The world wide web, created by Tim Berners-Lee in the late 1980s, was one of those surprises. But so too was something called VoIP (voice over internet protocol)…

Read on


My commonplace booklet

If you’re in the UK and have access to the iPlayer I recommend Mrs Dalloway the film adaptation of Virginia Woolf’s pathbreaking novel. It’s set in London in 1923 and tells the story of a single day in which Clarissa Dalloway, a fictional upper-class socialite (exquisitely played by Vanessa Redgrave), walks around London musing about the big party she is hosting in the evening, and the way that prospect is overshadowed by the unexpected return of an old suitor (played by Michael Kitchen) she had known thirty-three years earlier.

I’ve always been interested in the novel because of its similarities to Joyce’ Ulysses. The action in both takes place over a single day. Each focusses on the perambulations of a single individual (Leopold Bloom in Ulysses, Clarissa in Mrs Dalloway). And both authors make use of the stream-of-consciousness technique which explore the inner lives of their two central figures.

The parallels interested me because Woolf had been scathing about Joyce’s novel when it came out in 1922. But because everybody had been talking about it, the bought a copy (for £4, a lot of money in those days) and embarked on it, reluctantly. And apparently wasn’t impressed. “Never did I read such tosh”, she wrote to Lytton Strachey.

As for the first 2 chapters we will let them pass, but the 3rd 4th 5th 6th–merely the scratching of pimples on the body of the bootboy at Claridges. Of course genius may blaze out on page 652 but I have my doubts. And this is what [T.S.] Eliot worships …

But even as she wrote that she had herself been wrestling with the problem that Joyce had solved — how to convey the inner thought-processes of a character — in composing what eventually became Mrs Dalloway. So, I had concluded, her vituperative response to Ulysses was simply a petulant expression of iteration that a vulgar Irish upstart had beaten her to it.

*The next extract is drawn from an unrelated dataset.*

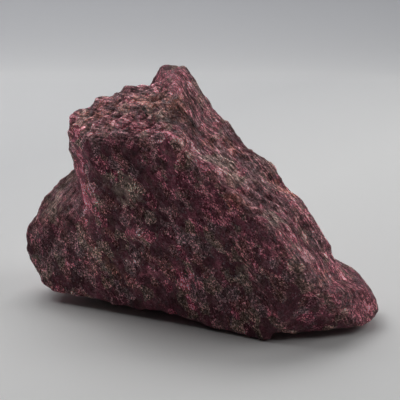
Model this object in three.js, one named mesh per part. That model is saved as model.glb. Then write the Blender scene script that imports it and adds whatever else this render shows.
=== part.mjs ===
// A rough lump of rhodonite, broken from the rock and never cut or polished.
// Units are millimetres, +Z is up. +X runs from the stone's blunt left lobe to its pointed right tip,
// and the broad dark face looks along -Y. The origin is at the bottom centre of its box.
//
// The surface is measured outwards from a point deep inside, the heart.
// Four convex blocks of fracture planes give the large form: the body, the left lobe, the right tip and the top knob.
// Their rims are worn round, and the relief of the broken surface is laid over them:
// single lumps and pits, broken layers on two faces, a slow swell, and the small shell-shaped chips.

import * as THREE from "three";
import { mergeVertices } from "three/addons/utils/BufferGeometryUtils.js";

// Driving sizes, mm
const HEART = new THREE.Vector3(-1.96, -0.7, 36); // the point that every reach is measured from
const EDGE_WEAR = 50; // a higher number leaves sharper edges between the planes of a block
const JOINT_WEAR = 120; // the same for the valleys where two blocks meet
const TRIANGLE_ROWS = 20; // subdivisions of each side of the icosahedron that the mesh grows from
const NET_STRETCH = new THREE.Vector3(1.35, 0.8, 0.9); // spreads the mesh's vertices over the long shape

const SWELL = { wide: 19, wideHeight: 1.1, narrow: 8, narrowHeight: 0.8 };
const CHIPS = { size: 11, depth: 1.7, mean: 0.3 };
const UNDERSIDE_CALM = 0.6; // share of that relief that is missing below

// A fracture plane faces an azimuth and an elevation in degrees and lies at a reach in mm from the heart.
// Azimuth 0 faces -Y, and 90 faces +X.
const plane = (azimuth, elevation, reach) => {
  const a = THREE.MathUtils.degToRad(azimuth);
  const e = THREE.MathUtils.degToRad(elevation);
  const facing = new THREE.Vector3(
    Math.sin(a) * Math.cos(e),
    -Math.cos(a) * Math.cos(e),
    Math.sin(e),
  );
  return { facing, reach };
};

// Planes that more than one block shares, because one break ran through both
const front = plane(-24, 0, 17.3);
const frontRight = plane(12, -4, 38.5);
const back = plane(176, 12, 28);
const backLow = plane(-172, -38, 38);
const base = plane(0, -90, 36.6);
const underLeft = plane(-44, -82, 35.9);
const underRight = plane(87, -86, 36.6);
const rightBack = plane(130, 22, 26.6);
const shell = [front, frontRight, back, backLow, base, underLeft, underRight];
const rightSide = [
  plane(60, 52, 25.2), // the long slope down from the knob
  plane(68, 36, 31.4), // its steeper foot
  rightBack,
  plane(-166, 50, 40.6), // the top's far side
];

const BLOCKS = [
  // body
  [
    ...shell,
    ...rightSide,
    plane(-34, 50, 34.7), // top facet
    plane(-82, -9, 38.2), // left wall, leaning out a little
    plane(-52, 0, 29.6), // narrow upright bevel between the wall and the front
    plane(-130, -2, 38),
    plane(38, 22, 38.2), // worn ridge between the slope's foot and the front
  ],
  // left lobe, lower than the body
  [
    ...shell,
    ...rightSide,
    plane(-31, 7, 19.2),
    plane(-95, -14, 64),
    plane(-98, -50, 57.2),
    plane(-48, 40, 21.9), // its flat top, which runs back under the body's wall
    plane(-128, 24, 46.6),
  ],
  // right tip
  [
    ...shell,
    plane(81, 68, 1.9),
    plane(84, 37, 33.4),
    plane(165, -81, 32.8),
    plane(106, -26, 65.4),
    plane(35, 35, 30), // two breaks across its front
    plane(50, 20, 44.6),
    plane(146, 20, 21),
    plane(-90, 0, 12),
  ],
  // top knob
  [
    ...shell,
    plane(-77, 31, 28.8),
    plane(0, 52, 32),
    plane(20, 80, 43.4),
    plane(69, 31, 17.8),
    rightBack,
    plane(-90, 0, 20),
  ],
];

// A lump or pit: its place from the heart, how far it spreads along each axis, and its height, all in mm
const lump = (at, spread, height) => ({
  at: new THREE.Vector3(...at),
  spread: new THREE.Vector3(...spread),
  height,
});

const LUMPS = [
  lump([23, -30, -34], [4, 4, 4], 1.6), // foot at the bottom of the front
  lump([32, -27, -32], [6, 6, 5], -1.4), // notch beside it
  lump([-26, -8, 9], [9, 7, 17], -1.5), // long hollow behind the upright bevel
  lump([-19, -11, -5], [6, 5, 2.8], 1.5), // small ledge in the middle of the front
  lump([-20, -11, -10], [6, 5, 2.6], -1.3), // the step under it
  lump([19, -28, -21], [4.5, 4, 5], -1.6), // pit low in the front
  lump([0, -20, -20], [10, 6, 5], 0.9),
  lump([5, -21, 12], [9, 6, 5], -0.8),
  lump([-4, -7, 35], [3, 5, 4], -1.4), // crevice below the knob
  lump([14, -3, 22], [7, 3, 4], -1.2), // two crevices on the slope
  lump([32, -6, 9], [6, 3, 8], -1.4),
  lump([40, -4, -2], [6, 8, 7], 1.3),
  lump([-36, -2, 3], [4, 5, 7], 1.0), // pale boss on the bevel
  lump([-58, 11, -8], [5, 5, 5], -1.3), // corner of the lobe
  lump([-37, 10, 34], [4, 6, 5], -2.2), // uneven skyline, from left to right
  lump([-27, 10, 39], [5, 6, 4], -1.0),
  lump([-20, 9, 41], [4, 5, 3], 0.9),
  lump([15, 6, 25], [6, 6, 6], -1.2),
  lump([29, 2, 13], [6, 6, 6], 1.1),
  lump([49, -10, -13], [5, 6, 4], -1.3),
  lump([-44, 12, 12], [5, 10, 7], -2.2), // corner between the lobe and the body's wall
  lump([-58, 14, -9], [5, 6, 6], -1.0),
  lump([-11, 19, 45], [2.5, 5, 2.5], 1.2), // sides of the knob
  lump([0, 17, 44], [3, 5, 4], -0.9),
  lump([6, 16, 34], [3, 5, 4], 1.2),
  lump([22, 5, 18], [4, 5, 4], 0.9), // bulges down the slope's skyline
  lump([38, -3, 3], [7, 6, 7], 1.1),
  lump([52, -4, -16.5], [4, 7, 4], -2.4), // the tip's root, top and end
  lump([60, -5, -23], [3, 5, 3.5], -0.9),
  lump([62, -12, -30], [4, 7, 4.5], 1.5),
  lump([28.5, -30, -34.5], [3, 4, 4], -1.2), // lower edge of the front
  lump([-8, -14, -34], [10, 5, 5], -1.2),
  lump([-17, 26, -28], [14, 9, 9], 2.2), // back of the stone
  lump([11, 28, -2], [15, 9, 13], -2.6),
  lump([-22, 24, 14], [12, 9, 5], 1.8),
  lump([34, 16, -20], [9, 8, 8], -1.8),
];

// Broken layers: each rises slowly over a pitch and drops at once, across one direction
const SLOPE_LAYERS = {
  across: new THREE.Vector3(-0.42, 0.78, -0.46).normalize(),
  pitch: 7.5,
  height: 1.5,
  wander: 3,
  seed: 11,
};
const LOBE_LAYERS = {
  across: new THREE.Vector3(0.3, 0.9, 0.3).normalize(),
  pitch: 6.5,
  height: 0.9,
  wander: 2,
  seed: 12,
};
const slopeFacing = plane(64, 44, 0).facing;

const smoothstep = THREE.MathUtils.smoothstep;

// A number from 0 to 1 for each corner of a unit lattice
function chance(x, y, z, seed) {
  const wave = Math.sin(x * 127.1 + y * 311.7 + z * 74.7 + seed * 19.19);
  const value = Math.abs(wave) * 43758.5453;
  return value - Math.floor(value);
}

// Smooth noise from -1 to 1 at a point measured in lattice cells
function noise(p, seed) {
  const cell = p.clone().floor();
  const f = p.clone().sub(cell);
  const ease = (t) => t * t * t * (t * (t * 6 - 15) + 10);
  let total = 0;
  for (const dx of [0, 1])
    for (const dy of [0, 1])
      for (const dz of [0, 1]) {
        const share =
          (dx ? ease(f.x) : 1 - ease(f.x)) *
          (dy ? ease(f.y) : 1 - ease(f.y)) *
          (dz ? ease(f.z) : 1 - ease(f.z));
        total += share * chance(cell.x + dx, cell.y + dy, cell.z + dz, seed);
      }
  return total * 2 - 1;
}

// Squared distance to the nearest scattered point: round hollows with sharp rims between them
function hollows(p, seed) {
  const cell = p.clone().floor();
  const corner = new THREE.Vector3();
  const point = new THREE.Vector3();
  let nearest = Infinity;
  for (const dx of [-1, 0, 1])
    for (const dy of [-1, 0, 1])
      for (const dz of [-1, 0, 1]) {
        corner.set(cell.x + dx, cell.y + dy, cell.z + dz);
        point.set(
          chance(corner.x, corner.y, corner.z, seed + 1),
          chance(corner.x, corner.y, corner.z, seed + 2),
          chance(corner.x, corner.y, corner.z, seed + 3),
        );
        nearest = Math.min(nearest, point.add(corner).distanceToSquared(p));
      }
  return nearest;
}

// How far a block reaches in one direction, with its edges worn round
function blockReach(planes, direction) {
  const scale = 50;
  let push = 0;
  for (const { facing, reach } of planes)
    push += Math.max((scale * direction.dot(facing)) / reach, 0) ** EDGE_WEAR;
  return scale / push ** (1 / EDGE_WEAR);
}

// The blocks joined: the farthest one wins, with the valleys filled a little
function formReach(direction) {
  const scale = 50;
  let total = 0;
  for (const planes of BLOCKS)
    total += (blockReach(planes, direction) / scale) ** JOINT_WEAR;
  return scale * total ** (1 / JOINT_WEAR);
}

function layers(q, { across, pitch, height, wander, seed }) {
  const warp = wander * noise(q.clone().divideScalar(14), seed);
  const along = (q.dot(across) + warp) / pitch;
  const f = along - Math.floor(along);
  return height * (Math.min(f, (1 - f) * 4) - 0.4);
}

// Height in mm that the broken surface adds at a point, q, measured from the heart
function relief(q) {
  let height = 0;
  for (const { at, spread, height: rise } of LUMPS)
    height += rise * Math.exp(-q.clone().sub(at).divide(spread).lengthSq());
  height += smoothstep(q.dot(slopeFacing), 21, 26) * layers(q, SLOPE_LAYERS);
  height += smoothstep(-q.x, 38, 44) * layers(q, LOBE_LAYERS);
  const wide = SWELL.wideHeight * noise(q.clone().divideScalar(SWELL.wide), 1);
  const narrow = SWELL.narrowHeight * noise(q.clone().divideScalar(SWELL.narrow), 2);
  const chip = CHIPS.depth * (hollows(q.clone().divideScalar(CHIPS.size), 21) - CHIPS.mean);
  const underside = smoothstep(-q.z, 26, 34);
  return height + (1 - UNDERSIDE_CALM * underside) * (wide + narrow + chip);
}

// The stone: an even net of directions pushed out to the surface, and rested on the floor
function stoneGeometry() {
  const net = new THREE.IcosahedronGeometry(1, TRIANGLE_ROWS);
  net.deleteAttribute("normal");
  net.deleteAttribute("uv");
  const geometry = mergeVertices(net, 1e-4);
  const position = geometry.getAttribute("position");
  const direction = new THREE.Vector3();
  const q = new THREE.Vector3();
  for (let i = 0; i < position.count; i++) {
    direction.fromBufferAttribute(position, i).multiply(NET_STRETCH).normalize();
    q.copy(direction).multiplyScalar(formReach(direction));
    q.addScaledVector(direction, relief(q)).add(HEART);
    position.setXYZ(i, q.x, q.y, Math.max(q.z, 0)); // the spot that it rests on is flat
  }
  geometry.computeVertexNormals();
  return geometry;
}

const rhodonite = new THREE.MeshStandardMaterial({
  name: "rhodonite",
  color: 0x6b484b,
  roughness: 0.62,
  metalness: 0,
});

const stone = new THREE.Mesh(stoneGeometry(), rhodonite);
stone.name = "rhodonite_stone";

const part = new THREE.Group();
part.name = "raw_rhodonite";
part.add(stone);

export default part;
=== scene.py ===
# %% [markdown]
# # A rough rhodonite stone
# Rhodonite is a manganese silicate. As it comes from the rock it is a lump of interlocked crystals:
# a dark brown-purple ground with rose-pink patches, grey-green and tan ones, and rust along the cracks.
# This file builds such a stone around its solid model, one step for each cell, and then lights it.
# All lengths in the shape's formulas are millimetres; Blender gets metres.

import bpy
import numpy as np
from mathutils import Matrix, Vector


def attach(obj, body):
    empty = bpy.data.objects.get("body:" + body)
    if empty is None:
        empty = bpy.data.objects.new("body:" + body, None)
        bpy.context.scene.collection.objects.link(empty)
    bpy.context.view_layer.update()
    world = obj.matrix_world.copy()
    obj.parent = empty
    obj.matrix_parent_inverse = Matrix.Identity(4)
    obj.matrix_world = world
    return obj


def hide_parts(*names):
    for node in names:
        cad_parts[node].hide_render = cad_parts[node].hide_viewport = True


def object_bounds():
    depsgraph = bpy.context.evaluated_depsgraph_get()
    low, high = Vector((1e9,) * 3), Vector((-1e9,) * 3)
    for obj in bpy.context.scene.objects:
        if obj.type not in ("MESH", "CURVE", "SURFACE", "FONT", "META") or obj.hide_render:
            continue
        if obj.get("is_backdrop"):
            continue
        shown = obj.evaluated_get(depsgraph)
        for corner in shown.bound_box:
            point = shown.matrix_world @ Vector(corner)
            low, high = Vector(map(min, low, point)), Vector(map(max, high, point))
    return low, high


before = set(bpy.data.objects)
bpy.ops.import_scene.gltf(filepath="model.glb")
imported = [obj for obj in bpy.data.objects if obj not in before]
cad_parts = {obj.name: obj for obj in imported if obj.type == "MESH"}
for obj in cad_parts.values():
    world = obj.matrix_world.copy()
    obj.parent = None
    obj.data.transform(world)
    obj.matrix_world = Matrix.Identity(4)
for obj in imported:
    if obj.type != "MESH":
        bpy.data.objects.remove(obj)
cad_low, cad_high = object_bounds()
MM = 0.001
print("solid model, mm:", [round(v / MM, 1) for v in cad_high - cad_low])

# %% [markdown]
# ## Directions
# Every plane of the stone is named by where it faces, the way a geologist would note a rock face:
# a compass angle and a tilt. Azimuth 0 faces the viewer (-Y), 90 faces right (+X).
# The camera's place is named by the same two angles.


# %% A unit vector from two angles
def facing(azimuth, elevation):
    """Sine and cosine of the azimuth, shortened by the cosine of the elevation, with its sine as height."""
    a, e = np.radians(azimuth), np.radians(elevation)
    return np.array([np.sin(a) * np.cos(e), -np.cos(a) * np.cos(e), np.sin(e)])


# %% [markdown]
# ## Camera
# The picture looks down on the stone at about 18 degrees through a long lens, which keeps the verticals
# nearly parallel. A short lens close by would swell the front foot and shrink the knob.

# %% The camera
LENS_MM = 100
AIM = np.array([1.0, -6.7, 41.4])
DISTANCE = 378
VIEW = facing(0, 18)

camera_data = bpy.data.cameras.new("camera")
camera_data.lens = LENS_MM
camera_data.sensor_width = 36
camera_data.clip_start, camera_data.clip_end = 0.01, 10
camera = bpy.data.objects.new("camera", camera_data)
camera.location = (AIM + DISTANCE * VIEW) * MM
camera.rotation_mode = "QUATERNION"
camera.rotation_quaternion = Vector(-VIEW).to_track_quat("-Z", "Y")
bpy.context.scene.collection.objects.link(camera)
bpy.context.scene.camera = camera
print("camera at, mm:", np.round(np.array(camera.location) / MM).tolist())

# %% [markdown]
# ## A mesh from arrays
# numpy works out all points of a surface at once. Blender takes such arrays through foreach_set,
# which is hundreds of times faster than a Python loop over the vertices.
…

As it happens, that was an unduly simplistic interpretation — as James Heffernan points out. Woolf’s response to Ulysses suggests that she was scratching an itch that was really bugging her. As Heffernan puts it:

Summing up Woolf’s response to Joyce and Ulysses, therefore, is no easy matter. To tread the long trail of her comments on them in her letters, diaries, reading notes, lectures, and essays is to find bits of evidence for two conflicting inferences: on one hand, she disdained both the book and its author; on the other hand, she saw Joyce–in Henke’s words–as her “male ally in the modernist battle for psychological realism.” But the whole truth of her response to Joyce lies, I think, not so much between these extremes as beneath them. While her “spasms of wonder and discovery” suggest that reading Joyce gave her something like an orgasmic thrill, she never mentions these spasms while reading him; they are masked by her stubborn aversion to his indecency, which she can never forget. Together, this aversion and her sense of boredom–or the boring effect of his indecency–furnish a bulwark against his intimidating success in the portrayal of consciousness: doing the very thing that she is trying to do, only better. She could not acknowledge him as her ally in the battle for psychological realism without giving up her place in its front ranks. To do her own work, and especially to write Mrs. Dalloway, she had to pretend to forget what Joyce had done–even as she absorbed all she could of his influence.

The script for the film was written by the actor Eileen Atkins, and the BBC ran an intriguing interview with her after the screening on iPlayer. She revealed that when the film was being made there were serious disputes with the director about the extent to which voiceovers (to convey the streams of consciousness) should be used.

If you’re interested, the film is currently available on the iPlayer for three more months.


Feedback

In Friday’s edition I reported on what emerged when I asked ChatGPT to “Draw me a cartoon showing President Trump in a grass skirt”. After giving a good summary of what such a drawing might include, the machine concluded that perhaps I should “hire a cartoonist or use digital drawing tools to bring this idea to life!”